We women don’t always see reality when looking at people we care about, rather, we see what a person could be. The boyfriend that doesn’t turn up for a date because his mates talked him into going to the pub with them, would never leave you sitting at home with two kids on a Friday night while he goes out with the same mates, right? This is admirable but it is a trait that has seriously lead women into trouble for millenniums.  When the smorgasbord of live is being rolled out instead of just looking at the possibilities and opportunities maybe if we are taught to see realities as well it might go some way to help.


Just ask Anne Boleyn, she absolutely thought that Henry VIII would be so enamoured by her that he would be faithful and love her only. She definitely wasn’t using her head, possibly why she lost it.


Home Sweet Home

The early morning peace was shattered, The locals were in an uproar, there were intruders in the neighbourhood and they were determined to defend there home at any cost. A gang of out of town hooligans were causing trouble and the neighbours were determined to run them out of Cotton Tree. A few altercations later, a few bruised ego’s and they left with no harm done……..
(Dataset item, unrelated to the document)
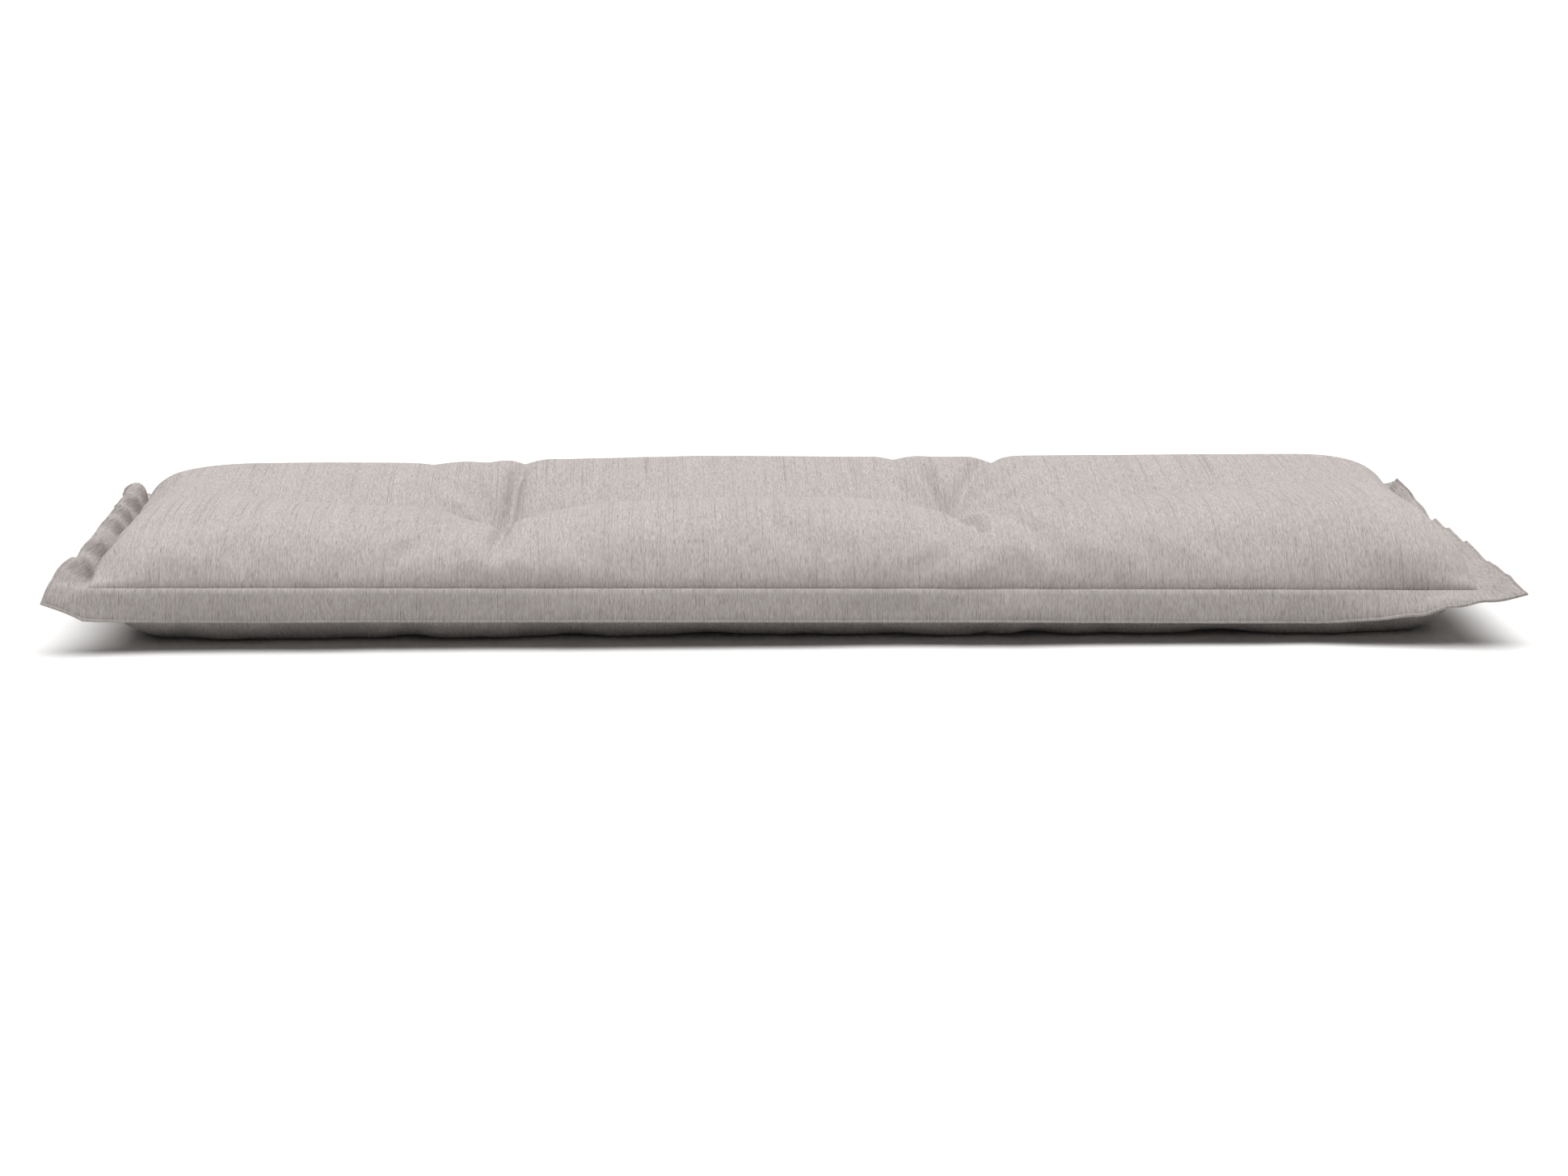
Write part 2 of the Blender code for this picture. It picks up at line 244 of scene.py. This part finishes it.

And you thought it was only humans that were freaked out about people they don’t know, moving in and taking over their home

It is amazing the ruckus a strange flock of Cockatoos can cause with the local bird population

Uni Night – Fun for all, Especially Your Mother


The car glided over the intersection at the top of the hill, the panoramic view of the Pacific Ocean sparkling in the early morning sunlight was breathtaking. Driving at that hour of the morning could almost be considered a privilege. Streets usually congested with traffic, resemble airport runways, no stress, no road rage, time to think. Time to be thankful for my home on the Sunshine Coast.

You may be thinking that this all sounds lovely but what’s the purpose of all this driving, could it be only for pleasure? Not likely with petrol prices the way they are. The question can be answered in five words – Uni night at the Tavern. If you’ve never had children between the age of 18 and 23 you may never have realised the iconic signifigance of this type of event, it’s a rite of passage thing.

Then you get in the one o’clock in the morning phone call.

Mum can you come and pick us up” said the voice of my beloved son on the other end of the phone.

No I told you I’m not going to pick you up when you go to the Tavern. You choose to go to that place, you get yourself home” said I in my best strong mum voice, all the while picturing my boy standing shivering on a lonely, wind swept Burnett Street.

You’ve got to pick me up, someone head butted me and I’ve got a fat lip and the bouncers kicked us out.”

I was up the hill in seven minutes flat, pulling up in the Woolies driveway. I can hear your voice of judgement right now as I write. The voice of accusation that says “you push over”. How could my son ever be at fault. I have no words of justification other than he’s my son.

The seathing monster that lives deep inside every mother, the one that lurks and waits, ready to spring to the defence of your six foot, broad shouldered, eighteen year old son, because no one can protect him like you, was desperately fighting for release. I sat there eyeballing the bouncers standing outside while two boys walked toward the car. Then I realised that the boys walking toward me weren’t my son and his friend and that I’d driven straight passed them. They had been sitting quietly on the curb on the other side of the street. I’m sure I heard someone say “pshyco mother” as I drove away with my pride and joy safely belted into the passenger seat, with no real evidence of any fowl play. It did enter my mind that possibly the revving of the car I was sub counsciously doing, while directing all this protective energy at the bouncers, could have been badly misconstrued.


At least this weeks call came at a semi reasonable 5.30 am.

Mum can you pick us up I’ve got to go to work.” says my boy.

No, get someone else to take you to work” hissed I, mother of the year.

There’s no one else to take me, come on Mum” pleaded my son. 

Pulling the car over to the side of the road at an uncertain address, I thought about how many ways a mother sacrifices for her children. Sleep, no matter how old they are. Money, no matter how old they are. Time, it is never your own. Sitting there honking the horn and muttering to myself something about this being the last time, even I didn’t believe it.